Duas medidas surgiram para superar essa crítica. Dando sequência às iniciativas do governo Lula, o governo da presidenta Dilma empenhou sua agenda política em torno da aprovação da Comissão da Verdade e da construção do Memorial da Anistia Política no Brasil.
A lei que institui a Comissão da Verdade possui muitas qualidades.
A primeira delas, a de suprir a lacuna jurídica quanto à positivação do direito à verdade como direito fundamental do brasileiro.
A segunda, a de possuir poderes para levar a cabo um trabalho inédito, tendo equipe com dedicação exclusiva e integral para sistematizar todas as graves violações de direitos humanos (e sua autoria) por meio de um amplo processo de escuta pública e coleta documental.
Poderá ainda propor medidas e reformas institucionais para prevenir futuros crimes contra a humanidade. É inegável a relevância política de tal Comissão nascer com o apoio de todos os partidos, o que lhe confere autoridade para transpor um ambiente de negação histórica e permite tratar dos temas mais dolorosos da pátria de maneira legítima e plural.

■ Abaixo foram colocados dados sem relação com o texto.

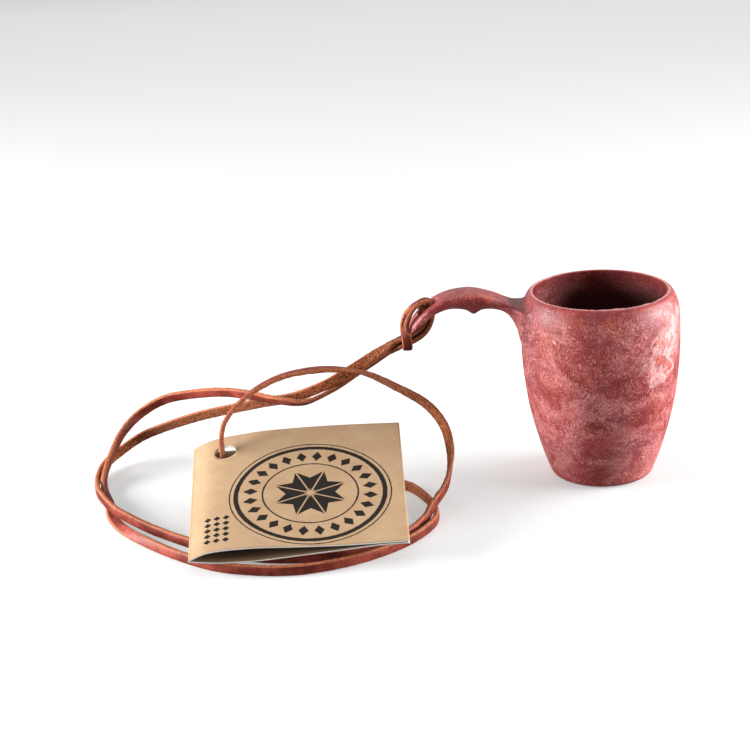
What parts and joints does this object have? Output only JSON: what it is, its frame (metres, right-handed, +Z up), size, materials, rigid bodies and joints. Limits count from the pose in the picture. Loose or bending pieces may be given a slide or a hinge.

Paralelamente, o Memorial da Anistia será um equipamento público de consciência, reparação e memória, além de homenagem aos que lutaram contra a ditadura.
A memória tem papel decisivo para impedir que a intolerância e a injustiça se banalizem e que a barbárie se repita.
Essas medidas agregam-se à agenda da transição política de todos os governos civis e Parlamentos pós-redemocratização.
Sarney extinguiu a censura e desfez os organismos de repressão; Collor acabou com o SNI e aprovou uma primeira lei de acesso a arquivos; Fernando Henrique criou as Comissões de Anistia e sobre Mortos e Desaparecidos; Lula inovou com as Caravanas da Anistia, o livro "Direito à Memória e à Verdade" e com a abertura de arquivos pelo projeto Memórias Reveladas.
No Brasil de hoje, os direitos humanos devem ser vistos como uma precondição para um desenvolvimento social pleno.
Na nova geopolítica global, a vocação de líder de nosso país avança. Não só na perspectiva econômica, mas também na humanística. Nada mais legítimo e oportuno que a construção da nossa identidade seja agora forjada a partir de uma memória da defesa da liberdade.
José Eduardo Cardozo é ministro da Justiça.
Paulo Abrão é secretário nacional de Justiça e presidente da Comissão de Anistia.